Another day off before 4 days in a row. The alarm is already set for really fucking early tomorrow: 4:30 am. The rest of my shifts this week are closing, then an all day shift. I mean I’ll make it through for sure. It’s just a little daunting. Especially, tomorrow. It’s been like a year since I’ve had an opening shift.

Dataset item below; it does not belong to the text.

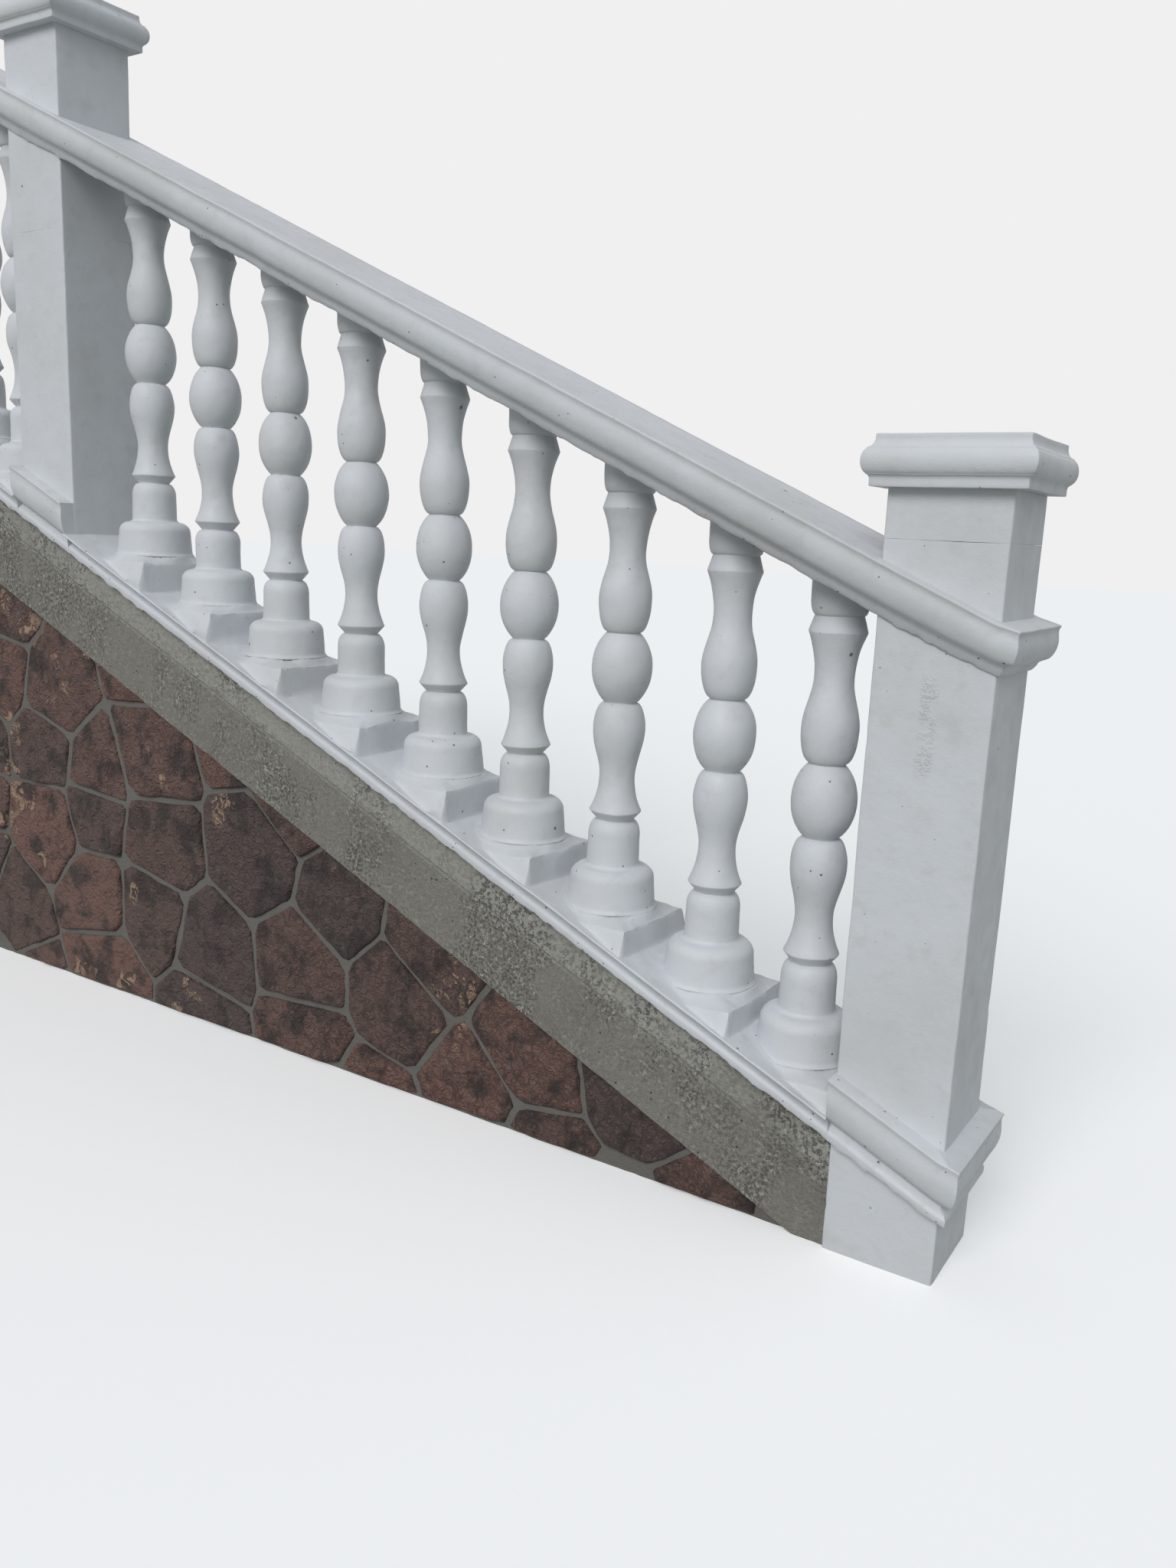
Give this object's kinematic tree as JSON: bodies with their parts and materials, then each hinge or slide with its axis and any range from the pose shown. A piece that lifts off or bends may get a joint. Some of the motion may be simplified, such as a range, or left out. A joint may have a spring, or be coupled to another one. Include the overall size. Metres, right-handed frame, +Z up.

Yesterday was a bit of a chore. I take two happy pills a day. Right now I take one in the morning, and the next right before I go to work. Yesterday I realized while I was at work that I didn’t take the second pill. I always remember too early to take it. so yesterday I couldn’t remember if I took it, then I tried to convince myself that I did, but deep down I know I didn’t. So cue a slight 2ish hour panic attack, during the rush time. And it was a rush for sure.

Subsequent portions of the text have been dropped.